Directions = Find the string "names" and gather every line that holds it.

Data provided =
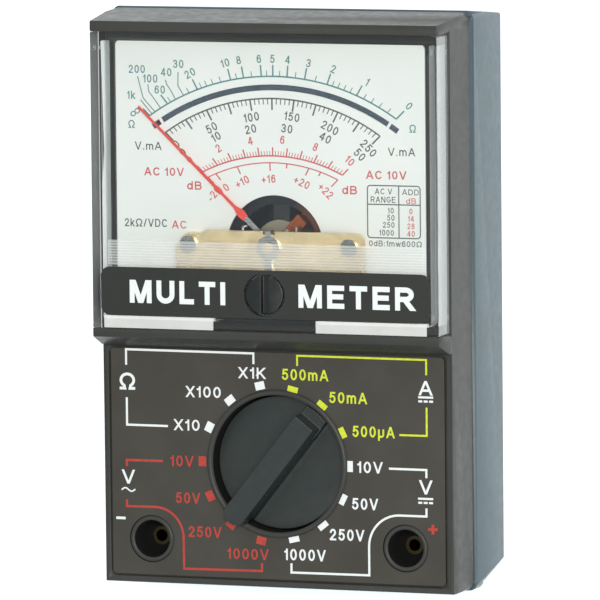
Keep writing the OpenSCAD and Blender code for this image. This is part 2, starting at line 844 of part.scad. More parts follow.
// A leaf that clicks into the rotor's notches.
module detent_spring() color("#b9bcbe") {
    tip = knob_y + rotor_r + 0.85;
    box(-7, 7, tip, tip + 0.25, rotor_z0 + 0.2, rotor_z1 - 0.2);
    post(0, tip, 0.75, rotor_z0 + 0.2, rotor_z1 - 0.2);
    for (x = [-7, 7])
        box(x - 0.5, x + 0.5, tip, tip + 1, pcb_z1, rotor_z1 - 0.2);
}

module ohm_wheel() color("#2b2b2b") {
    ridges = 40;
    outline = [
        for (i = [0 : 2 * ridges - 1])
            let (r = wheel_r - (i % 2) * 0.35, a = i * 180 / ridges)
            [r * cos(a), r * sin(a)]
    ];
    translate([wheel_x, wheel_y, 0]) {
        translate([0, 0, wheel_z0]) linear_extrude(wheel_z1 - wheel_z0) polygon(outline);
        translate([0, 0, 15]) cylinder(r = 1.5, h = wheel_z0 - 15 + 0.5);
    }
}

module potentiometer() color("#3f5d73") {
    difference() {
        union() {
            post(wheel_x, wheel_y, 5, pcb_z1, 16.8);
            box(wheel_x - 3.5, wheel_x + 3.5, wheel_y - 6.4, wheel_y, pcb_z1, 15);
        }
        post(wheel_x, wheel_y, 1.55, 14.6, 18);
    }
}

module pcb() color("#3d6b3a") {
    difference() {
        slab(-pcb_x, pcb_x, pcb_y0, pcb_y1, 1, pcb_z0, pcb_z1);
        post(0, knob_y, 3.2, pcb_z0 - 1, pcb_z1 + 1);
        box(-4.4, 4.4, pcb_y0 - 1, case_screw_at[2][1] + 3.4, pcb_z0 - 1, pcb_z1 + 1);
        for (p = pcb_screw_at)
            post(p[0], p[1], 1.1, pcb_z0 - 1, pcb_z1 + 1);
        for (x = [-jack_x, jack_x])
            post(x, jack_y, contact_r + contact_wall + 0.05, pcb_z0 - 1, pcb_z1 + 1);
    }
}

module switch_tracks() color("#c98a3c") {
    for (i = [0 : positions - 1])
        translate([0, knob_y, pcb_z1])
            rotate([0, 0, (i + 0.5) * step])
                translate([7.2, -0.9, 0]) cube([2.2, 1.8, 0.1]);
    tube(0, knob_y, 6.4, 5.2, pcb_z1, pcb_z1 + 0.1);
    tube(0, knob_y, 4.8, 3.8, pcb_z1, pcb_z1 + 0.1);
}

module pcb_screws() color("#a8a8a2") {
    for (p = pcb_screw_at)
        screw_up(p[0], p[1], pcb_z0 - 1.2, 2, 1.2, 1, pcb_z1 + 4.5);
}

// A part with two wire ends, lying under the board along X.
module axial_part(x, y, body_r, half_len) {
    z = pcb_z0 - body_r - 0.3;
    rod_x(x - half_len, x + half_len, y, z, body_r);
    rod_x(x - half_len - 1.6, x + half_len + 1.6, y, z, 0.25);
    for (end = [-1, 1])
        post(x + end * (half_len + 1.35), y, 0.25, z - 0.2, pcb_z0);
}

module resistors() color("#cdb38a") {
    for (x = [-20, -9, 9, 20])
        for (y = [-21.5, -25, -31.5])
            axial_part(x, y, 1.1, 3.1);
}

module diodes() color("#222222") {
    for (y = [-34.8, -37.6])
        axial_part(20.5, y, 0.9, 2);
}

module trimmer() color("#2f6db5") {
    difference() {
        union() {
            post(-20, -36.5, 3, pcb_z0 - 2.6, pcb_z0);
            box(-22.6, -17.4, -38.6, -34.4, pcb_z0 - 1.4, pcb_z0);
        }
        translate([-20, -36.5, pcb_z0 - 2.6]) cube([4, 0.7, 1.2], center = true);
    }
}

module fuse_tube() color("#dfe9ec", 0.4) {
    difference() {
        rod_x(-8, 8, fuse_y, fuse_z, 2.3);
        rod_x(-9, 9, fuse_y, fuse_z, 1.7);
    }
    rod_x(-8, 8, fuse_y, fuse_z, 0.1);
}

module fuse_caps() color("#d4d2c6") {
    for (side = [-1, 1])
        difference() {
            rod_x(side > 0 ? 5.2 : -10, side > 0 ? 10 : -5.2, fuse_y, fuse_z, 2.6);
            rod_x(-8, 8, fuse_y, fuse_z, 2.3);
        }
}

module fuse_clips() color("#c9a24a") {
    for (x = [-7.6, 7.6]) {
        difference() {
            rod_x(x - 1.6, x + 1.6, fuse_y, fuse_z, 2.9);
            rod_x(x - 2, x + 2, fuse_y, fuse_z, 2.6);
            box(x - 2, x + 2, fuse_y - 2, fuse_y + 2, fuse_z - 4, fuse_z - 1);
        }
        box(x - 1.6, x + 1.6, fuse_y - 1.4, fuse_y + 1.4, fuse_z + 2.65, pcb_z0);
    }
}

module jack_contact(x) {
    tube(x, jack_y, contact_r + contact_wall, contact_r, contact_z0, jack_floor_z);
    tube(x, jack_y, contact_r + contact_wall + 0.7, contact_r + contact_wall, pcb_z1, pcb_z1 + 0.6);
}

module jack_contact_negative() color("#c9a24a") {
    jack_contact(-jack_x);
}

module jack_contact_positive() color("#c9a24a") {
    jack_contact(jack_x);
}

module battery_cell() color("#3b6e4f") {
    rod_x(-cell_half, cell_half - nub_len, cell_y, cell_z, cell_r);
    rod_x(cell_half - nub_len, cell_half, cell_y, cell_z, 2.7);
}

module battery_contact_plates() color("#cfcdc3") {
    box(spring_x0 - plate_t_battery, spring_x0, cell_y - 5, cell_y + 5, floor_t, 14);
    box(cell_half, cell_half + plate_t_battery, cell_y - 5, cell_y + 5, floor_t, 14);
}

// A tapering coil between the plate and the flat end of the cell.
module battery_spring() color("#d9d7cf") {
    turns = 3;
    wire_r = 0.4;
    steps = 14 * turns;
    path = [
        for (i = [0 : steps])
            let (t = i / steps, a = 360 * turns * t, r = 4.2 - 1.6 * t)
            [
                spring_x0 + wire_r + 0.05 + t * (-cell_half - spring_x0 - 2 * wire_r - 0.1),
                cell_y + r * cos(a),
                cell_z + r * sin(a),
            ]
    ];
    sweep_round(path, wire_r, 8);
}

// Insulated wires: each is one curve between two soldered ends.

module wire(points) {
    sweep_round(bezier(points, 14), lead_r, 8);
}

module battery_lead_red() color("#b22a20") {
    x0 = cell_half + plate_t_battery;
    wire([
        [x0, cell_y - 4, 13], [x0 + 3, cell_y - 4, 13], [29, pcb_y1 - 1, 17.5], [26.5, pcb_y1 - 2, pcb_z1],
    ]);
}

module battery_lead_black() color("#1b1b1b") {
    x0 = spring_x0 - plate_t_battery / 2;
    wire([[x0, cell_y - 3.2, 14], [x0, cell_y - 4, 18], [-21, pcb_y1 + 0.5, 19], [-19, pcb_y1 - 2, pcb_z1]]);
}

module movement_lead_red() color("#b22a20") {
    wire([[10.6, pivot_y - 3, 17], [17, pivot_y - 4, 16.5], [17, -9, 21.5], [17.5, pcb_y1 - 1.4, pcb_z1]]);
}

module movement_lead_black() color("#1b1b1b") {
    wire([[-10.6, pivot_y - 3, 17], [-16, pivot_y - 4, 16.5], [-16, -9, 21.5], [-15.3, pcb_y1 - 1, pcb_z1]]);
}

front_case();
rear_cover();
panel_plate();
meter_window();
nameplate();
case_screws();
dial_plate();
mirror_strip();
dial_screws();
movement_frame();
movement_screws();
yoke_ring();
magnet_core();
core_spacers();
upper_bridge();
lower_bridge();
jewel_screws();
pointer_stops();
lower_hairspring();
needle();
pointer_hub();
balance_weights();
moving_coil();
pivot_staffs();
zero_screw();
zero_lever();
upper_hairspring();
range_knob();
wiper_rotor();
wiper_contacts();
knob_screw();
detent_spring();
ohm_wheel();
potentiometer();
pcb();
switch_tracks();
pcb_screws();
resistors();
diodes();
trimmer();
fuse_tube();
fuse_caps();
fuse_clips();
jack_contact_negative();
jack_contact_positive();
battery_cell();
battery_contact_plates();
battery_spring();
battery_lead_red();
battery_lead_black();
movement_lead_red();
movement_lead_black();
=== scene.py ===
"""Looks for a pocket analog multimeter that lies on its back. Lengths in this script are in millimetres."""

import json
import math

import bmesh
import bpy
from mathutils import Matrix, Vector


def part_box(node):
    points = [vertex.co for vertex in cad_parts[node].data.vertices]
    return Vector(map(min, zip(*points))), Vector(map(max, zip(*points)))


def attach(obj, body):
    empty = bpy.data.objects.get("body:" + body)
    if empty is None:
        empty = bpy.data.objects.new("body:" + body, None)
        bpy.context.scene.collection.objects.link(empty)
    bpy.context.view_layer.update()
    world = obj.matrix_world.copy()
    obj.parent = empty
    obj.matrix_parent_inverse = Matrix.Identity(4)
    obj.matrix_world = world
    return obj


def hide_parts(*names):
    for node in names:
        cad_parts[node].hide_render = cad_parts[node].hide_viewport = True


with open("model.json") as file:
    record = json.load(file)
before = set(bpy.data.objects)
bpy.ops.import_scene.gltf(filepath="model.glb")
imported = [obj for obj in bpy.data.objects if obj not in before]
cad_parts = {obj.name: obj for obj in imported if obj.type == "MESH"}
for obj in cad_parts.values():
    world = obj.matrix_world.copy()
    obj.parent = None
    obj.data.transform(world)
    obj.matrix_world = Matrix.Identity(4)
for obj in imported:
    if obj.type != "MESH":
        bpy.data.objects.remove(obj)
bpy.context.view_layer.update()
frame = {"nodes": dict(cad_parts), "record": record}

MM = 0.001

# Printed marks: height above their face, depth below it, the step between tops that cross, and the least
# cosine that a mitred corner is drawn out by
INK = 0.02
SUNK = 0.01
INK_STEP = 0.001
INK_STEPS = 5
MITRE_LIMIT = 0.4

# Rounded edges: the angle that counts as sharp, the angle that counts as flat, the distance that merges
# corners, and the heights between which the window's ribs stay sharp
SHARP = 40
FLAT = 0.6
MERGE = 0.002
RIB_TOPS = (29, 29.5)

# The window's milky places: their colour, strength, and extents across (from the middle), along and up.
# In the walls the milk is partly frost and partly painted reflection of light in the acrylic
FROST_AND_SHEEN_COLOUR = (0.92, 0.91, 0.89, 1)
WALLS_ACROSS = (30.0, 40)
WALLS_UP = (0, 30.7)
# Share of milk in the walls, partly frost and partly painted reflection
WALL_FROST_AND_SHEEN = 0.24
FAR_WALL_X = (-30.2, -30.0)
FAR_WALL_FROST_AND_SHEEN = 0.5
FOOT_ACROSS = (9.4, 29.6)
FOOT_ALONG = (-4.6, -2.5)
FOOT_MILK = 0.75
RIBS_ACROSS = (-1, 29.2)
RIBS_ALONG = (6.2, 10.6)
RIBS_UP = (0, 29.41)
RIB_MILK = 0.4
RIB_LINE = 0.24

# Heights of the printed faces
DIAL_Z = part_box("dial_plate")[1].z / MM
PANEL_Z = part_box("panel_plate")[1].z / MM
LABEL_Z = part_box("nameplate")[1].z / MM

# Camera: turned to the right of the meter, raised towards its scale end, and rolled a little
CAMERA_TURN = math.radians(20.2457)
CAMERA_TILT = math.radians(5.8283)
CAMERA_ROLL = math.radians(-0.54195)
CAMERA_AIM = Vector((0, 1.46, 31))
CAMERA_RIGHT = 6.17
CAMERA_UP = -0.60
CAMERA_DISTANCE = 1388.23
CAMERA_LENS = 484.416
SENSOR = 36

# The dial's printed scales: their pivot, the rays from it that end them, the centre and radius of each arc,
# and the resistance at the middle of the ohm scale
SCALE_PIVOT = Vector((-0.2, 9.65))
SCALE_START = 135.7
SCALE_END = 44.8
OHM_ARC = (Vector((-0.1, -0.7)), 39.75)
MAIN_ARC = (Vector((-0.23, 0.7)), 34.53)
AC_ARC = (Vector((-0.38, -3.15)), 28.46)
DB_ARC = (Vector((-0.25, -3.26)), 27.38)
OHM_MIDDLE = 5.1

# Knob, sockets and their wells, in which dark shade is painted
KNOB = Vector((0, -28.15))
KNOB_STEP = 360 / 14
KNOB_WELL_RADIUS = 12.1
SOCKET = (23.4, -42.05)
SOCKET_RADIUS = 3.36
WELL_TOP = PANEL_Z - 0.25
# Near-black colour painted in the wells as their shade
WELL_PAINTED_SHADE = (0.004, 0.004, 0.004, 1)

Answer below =
def hide_parts(*names):
    for node in names:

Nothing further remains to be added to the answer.